Instruction
Your task is to copy the stretch of lines in the records below that begins with the line containing "Keep writing the FreeCAD" and ends with the line containing "along the field.", exactly as written, with nothing added.

Data to process
───

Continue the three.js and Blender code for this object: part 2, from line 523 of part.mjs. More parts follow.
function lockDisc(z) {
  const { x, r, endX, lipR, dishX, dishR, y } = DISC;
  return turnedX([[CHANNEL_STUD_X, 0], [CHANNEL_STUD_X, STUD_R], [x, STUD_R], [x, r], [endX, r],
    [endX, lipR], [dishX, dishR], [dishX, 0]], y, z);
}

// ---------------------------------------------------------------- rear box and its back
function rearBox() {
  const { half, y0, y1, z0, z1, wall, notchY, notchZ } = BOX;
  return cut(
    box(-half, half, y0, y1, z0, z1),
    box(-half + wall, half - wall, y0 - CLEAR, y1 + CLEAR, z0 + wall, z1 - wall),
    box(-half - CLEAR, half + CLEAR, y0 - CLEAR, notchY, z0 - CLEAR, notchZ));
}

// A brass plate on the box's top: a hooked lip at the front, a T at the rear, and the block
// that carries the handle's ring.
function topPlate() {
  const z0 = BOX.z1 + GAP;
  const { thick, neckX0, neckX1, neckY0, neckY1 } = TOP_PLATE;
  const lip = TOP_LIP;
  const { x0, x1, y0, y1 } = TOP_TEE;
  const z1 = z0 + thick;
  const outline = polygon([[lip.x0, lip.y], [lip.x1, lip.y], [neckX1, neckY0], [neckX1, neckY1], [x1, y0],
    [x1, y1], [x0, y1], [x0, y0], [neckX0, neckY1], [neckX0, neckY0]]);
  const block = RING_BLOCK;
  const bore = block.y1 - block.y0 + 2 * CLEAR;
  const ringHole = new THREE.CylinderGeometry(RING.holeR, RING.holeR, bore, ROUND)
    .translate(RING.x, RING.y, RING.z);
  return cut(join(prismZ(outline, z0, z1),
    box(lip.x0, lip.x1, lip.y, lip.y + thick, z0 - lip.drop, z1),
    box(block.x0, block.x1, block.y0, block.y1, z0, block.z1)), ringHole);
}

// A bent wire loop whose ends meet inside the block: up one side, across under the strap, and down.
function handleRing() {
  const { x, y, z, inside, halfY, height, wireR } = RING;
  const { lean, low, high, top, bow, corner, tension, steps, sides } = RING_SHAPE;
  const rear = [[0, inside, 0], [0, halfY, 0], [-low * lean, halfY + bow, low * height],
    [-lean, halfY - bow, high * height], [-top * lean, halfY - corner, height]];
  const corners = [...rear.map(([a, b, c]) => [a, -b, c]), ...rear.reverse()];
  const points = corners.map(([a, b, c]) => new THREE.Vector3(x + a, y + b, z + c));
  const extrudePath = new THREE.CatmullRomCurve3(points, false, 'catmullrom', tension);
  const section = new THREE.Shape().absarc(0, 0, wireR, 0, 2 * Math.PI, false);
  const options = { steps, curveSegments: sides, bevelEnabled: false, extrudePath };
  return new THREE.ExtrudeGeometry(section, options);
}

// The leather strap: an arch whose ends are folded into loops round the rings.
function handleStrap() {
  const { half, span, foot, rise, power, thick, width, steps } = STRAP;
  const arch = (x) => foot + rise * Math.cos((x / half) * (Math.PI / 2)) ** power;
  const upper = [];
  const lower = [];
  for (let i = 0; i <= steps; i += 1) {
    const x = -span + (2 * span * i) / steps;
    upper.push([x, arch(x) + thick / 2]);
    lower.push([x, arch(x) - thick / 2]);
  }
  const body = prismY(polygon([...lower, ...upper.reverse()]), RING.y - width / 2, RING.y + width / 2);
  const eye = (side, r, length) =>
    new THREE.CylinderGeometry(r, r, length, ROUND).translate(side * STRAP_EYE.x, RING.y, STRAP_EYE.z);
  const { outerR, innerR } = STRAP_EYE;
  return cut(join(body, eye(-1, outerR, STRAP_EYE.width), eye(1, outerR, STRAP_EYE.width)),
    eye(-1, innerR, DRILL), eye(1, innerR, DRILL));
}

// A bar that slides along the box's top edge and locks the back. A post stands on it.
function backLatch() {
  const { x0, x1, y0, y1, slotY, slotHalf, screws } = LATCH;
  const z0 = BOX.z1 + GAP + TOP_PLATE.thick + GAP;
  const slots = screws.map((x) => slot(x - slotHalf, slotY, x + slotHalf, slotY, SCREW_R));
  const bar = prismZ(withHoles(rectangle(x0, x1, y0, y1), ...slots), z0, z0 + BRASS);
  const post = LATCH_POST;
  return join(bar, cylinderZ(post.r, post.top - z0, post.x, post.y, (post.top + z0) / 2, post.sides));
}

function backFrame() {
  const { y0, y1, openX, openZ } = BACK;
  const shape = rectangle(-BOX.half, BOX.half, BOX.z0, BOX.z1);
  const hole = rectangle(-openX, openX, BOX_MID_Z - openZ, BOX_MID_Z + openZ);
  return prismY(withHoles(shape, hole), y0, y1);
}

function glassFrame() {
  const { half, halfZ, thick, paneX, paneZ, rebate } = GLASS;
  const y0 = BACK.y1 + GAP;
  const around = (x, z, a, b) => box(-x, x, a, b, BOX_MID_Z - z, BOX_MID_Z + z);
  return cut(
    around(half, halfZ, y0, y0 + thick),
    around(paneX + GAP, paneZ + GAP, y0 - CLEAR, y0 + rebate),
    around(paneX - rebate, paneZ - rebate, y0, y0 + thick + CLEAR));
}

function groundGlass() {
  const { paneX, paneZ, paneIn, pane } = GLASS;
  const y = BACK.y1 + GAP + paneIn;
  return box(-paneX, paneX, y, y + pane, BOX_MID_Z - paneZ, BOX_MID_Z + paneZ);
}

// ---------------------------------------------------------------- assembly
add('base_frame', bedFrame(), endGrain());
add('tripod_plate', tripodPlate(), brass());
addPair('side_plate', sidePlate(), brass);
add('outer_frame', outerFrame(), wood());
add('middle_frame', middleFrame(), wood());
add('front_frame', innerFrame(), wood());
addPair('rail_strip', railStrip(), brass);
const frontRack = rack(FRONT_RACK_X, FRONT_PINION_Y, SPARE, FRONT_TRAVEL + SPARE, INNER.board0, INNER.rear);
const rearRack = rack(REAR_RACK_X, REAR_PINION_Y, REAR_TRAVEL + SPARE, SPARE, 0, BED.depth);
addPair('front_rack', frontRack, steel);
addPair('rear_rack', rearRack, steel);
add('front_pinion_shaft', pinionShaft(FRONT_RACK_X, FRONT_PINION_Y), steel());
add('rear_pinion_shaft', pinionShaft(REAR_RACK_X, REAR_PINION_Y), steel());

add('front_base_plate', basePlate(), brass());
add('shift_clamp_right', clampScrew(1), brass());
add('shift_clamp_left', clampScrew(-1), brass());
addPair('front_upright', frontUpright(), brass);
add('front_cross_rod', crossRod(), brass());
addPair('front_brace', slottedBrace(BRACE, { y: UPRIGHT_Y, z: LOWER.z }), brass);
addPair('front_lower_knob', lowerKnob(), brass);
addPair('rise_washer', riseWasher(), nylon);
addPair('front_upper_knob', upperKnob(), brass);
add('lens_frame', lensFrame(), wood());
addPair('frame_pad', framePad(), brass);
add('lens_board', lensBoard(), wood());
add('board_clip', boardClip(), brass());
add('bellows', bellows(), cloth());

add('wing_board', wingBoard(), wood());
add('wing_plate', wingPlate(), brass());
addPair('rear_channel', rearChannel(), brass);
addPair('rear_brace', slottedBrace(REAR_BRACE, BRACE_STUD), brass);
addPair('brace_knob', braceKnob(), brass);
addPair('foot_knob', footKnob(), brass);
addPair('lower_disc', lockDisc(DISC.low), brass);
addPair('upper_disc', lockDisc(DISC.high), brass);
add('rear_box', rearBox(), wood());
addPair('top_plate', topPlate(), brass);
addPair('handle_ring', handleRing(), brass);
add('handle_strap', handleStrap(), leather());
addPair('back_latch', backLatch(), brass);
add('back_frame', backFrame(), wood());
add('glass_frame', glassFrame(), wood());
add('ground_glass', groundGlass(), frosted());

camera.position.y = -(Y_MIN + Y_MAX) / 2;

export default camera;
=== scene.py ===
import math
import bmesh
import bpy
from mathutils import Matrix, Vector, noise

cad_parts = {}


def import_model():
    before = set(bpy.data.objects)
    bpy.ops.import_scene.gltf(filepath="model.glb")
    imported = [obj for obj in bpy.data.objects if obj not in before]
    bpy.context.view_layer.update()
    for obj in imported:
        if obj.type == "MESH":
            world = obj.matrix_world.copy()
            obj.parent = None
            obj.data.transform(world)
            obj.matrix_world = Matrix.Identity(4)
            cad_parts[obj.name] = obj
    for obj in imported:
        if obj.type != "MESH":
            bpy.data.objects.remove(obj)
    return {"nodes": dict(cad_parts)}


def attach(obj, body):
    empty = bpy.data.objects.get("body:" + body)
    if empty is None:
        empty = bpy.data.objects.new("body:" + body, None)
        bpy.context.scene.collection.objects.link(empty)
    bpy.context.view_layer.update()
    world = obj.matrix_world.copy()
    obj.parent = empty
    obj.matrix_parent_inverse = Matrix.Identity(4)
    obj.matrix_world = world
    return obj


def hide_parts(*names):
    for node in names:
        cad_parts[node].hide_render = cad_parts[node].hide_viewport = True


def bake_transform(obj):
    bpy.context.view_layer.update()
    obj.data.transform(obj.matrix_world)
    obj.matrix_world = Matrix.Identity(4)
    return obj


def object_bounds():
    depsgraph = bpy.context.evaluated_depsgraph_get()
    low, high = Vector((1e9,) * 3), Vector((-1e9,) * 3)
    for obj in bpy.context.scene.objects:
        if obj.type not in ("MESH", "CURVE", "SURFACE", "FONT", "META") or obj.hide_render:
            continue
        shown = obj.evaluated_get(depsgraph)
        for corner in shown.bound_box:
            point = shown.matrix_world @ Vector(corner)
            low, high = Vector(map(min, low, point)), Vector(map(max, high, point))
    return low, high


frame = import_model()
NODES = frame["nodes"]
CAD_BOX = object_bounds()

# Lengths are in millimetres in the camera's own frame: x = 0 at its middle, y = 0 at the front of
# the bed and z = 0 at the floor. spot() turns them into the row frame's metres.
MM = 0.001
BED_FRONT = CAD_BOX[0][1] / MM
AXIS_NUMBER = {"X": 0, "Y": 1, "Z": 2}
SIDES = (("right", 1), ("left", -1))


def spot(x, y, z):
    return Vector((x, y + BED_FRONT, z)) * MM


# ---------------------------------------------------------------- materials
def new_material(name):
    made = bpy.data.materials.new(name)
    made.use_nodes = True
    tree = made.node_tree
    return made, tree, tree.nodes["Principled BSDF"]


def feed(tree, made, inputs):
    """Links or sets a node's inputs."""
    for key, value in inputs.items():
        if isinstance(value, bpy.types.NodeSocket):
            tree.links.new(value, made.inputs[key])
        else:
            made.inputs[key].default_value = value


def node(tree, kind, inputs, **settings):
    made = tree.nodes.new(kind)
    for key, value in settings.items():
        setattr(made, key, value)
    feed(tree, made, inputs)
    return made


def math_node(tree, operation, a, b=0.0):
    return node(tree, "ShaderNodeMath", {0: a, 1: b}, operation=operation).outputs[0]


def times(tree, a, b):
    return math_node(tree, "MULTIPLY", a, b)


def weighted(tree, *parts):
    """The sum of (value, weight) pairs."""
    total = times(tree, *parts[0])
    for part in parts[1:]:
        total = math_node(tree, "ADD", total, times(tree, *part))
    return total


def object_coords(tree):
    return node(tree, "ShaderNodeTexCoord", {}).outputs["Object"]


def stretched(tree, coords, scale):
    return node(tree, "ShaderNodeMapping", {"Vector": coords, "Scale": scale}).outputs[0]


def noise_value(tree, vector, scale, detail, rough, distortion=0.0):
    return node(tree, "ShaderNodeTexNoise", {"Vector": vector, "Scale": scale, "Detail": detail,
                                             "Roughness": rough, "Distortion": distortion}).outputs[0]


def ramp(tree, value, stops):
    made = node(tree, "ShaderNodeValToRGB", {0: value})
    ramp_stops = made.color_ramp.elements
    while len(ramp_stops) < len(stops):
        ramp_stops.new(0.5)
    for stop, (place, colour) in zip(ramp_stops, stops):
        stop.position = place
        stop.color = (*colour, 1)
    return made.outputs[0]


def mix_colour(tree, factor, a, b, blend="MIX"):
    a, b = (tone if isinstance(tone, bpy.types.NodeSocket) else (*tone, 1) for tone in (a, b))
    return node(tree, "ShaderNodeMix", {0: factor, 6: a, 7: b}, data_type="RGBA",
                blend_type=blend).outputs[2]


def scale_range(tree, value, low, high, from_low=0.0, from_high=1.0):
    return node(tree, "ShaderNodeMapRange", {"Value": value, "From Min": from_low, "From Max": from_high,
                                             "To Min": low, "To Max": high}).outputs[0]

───

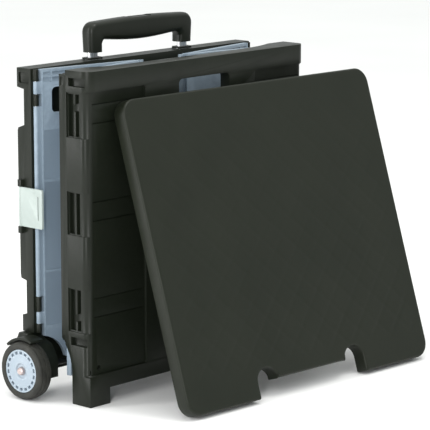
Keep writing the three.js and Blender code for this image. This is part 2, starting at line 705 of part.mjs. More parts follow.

───

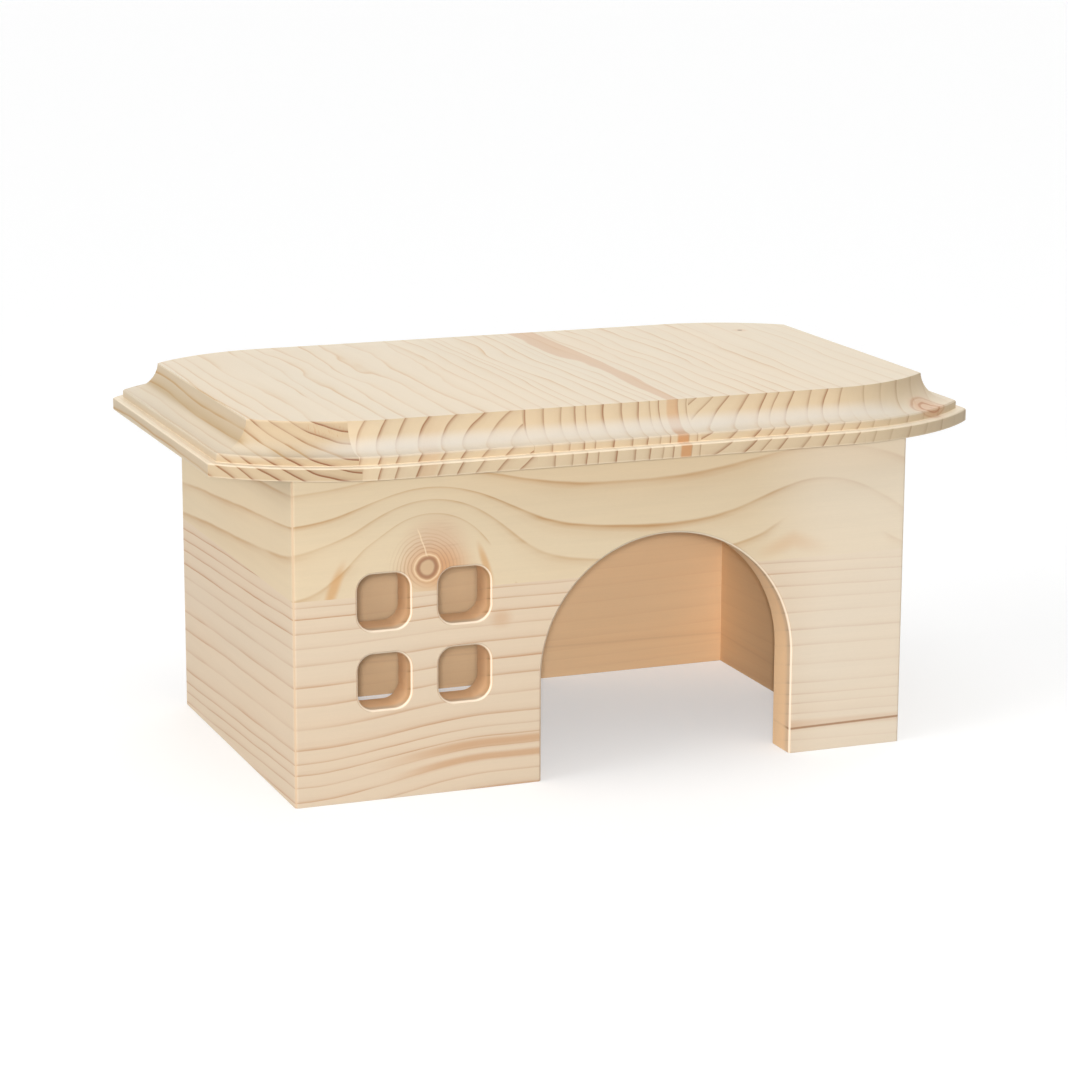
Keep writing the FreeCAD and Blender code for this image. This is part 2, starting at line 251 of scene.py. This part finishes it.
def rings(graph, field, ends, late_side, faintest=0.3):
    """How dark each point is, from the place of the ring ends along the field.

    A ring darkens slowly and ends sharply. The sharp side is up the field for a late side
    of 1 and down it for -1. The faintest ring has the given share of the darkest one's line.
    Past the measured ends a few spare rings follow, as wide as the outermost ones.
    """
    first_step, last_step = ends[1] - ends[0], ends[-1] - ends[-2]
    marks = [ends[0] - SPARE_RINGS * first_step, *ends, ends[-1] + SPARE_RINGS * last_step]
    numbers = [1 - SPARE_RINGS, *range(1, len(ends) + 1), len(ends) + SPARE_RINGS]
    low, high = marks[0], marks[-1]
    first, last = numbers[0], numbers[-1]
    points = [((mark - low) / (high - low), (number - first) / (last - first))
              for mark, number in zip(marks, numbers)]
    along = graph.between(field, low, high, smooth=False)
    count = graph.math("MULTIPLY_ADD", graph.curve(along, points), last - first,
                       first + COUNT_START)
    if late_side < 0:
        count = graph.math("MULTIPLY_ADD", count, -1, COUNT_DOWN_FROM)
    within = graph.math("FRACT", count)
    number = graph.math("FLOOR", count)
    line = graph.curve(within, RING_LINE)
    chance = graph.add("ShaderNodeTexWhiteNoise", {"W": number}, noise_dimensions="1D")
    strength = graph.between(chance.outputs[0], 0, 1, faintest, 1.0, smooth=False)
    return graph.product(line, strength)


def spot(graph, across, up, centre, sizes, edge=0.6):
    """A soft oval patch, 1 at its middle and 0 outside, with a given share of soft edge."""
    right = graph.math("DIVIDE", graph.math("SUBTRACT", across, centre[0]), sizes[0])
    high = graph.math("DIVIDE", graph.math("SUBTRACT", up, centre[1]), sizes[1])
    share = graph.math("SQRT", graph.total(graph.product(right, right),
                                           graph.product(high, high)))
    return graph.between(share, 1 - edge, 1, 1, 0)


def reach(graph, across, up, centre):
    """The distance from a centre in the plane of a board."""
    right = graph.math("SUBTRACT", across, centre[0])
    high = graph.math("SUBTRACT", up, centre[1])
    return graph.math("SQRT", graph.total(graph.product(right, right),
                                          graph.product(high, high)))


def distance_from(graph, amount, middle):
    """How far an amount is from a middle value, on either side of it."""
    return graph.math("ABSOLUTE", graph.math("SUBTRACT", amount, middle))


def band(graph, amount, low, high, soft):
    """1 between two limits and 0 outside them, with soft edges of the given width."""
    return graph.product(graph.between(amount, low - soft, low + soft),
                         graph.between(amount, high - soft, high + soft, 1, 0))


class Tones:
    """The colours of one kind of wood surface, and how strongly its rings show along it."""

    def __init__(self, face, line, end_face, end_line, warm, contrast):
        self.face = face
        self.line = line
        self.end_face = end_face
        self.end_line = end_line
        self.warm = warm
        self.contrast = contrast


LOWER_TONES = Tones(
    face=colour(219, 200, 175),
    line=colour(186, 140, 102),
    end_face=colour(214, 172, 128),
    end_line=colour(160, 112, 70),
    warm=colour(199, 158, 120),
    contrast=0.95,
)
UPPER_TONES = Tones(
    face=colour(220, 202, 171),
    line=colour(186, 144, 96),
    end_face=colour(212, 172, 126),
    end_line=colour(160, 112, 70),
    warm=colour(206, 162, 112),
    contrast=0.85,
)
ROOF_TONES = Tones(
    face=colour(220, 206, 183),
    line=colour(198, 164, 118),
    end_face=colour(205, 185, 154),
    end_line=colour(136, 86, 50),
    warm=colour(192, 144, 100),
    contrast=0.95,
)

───

The response
Keep writing the FreeCAD and Blender code for this image. This is part 2, starting at line 251 of scene.py. This part finishes it.
def rings(graph, field, ends, late_side, faintest=0.3):
    """How dark each point is, from the place of the ring ends along the field.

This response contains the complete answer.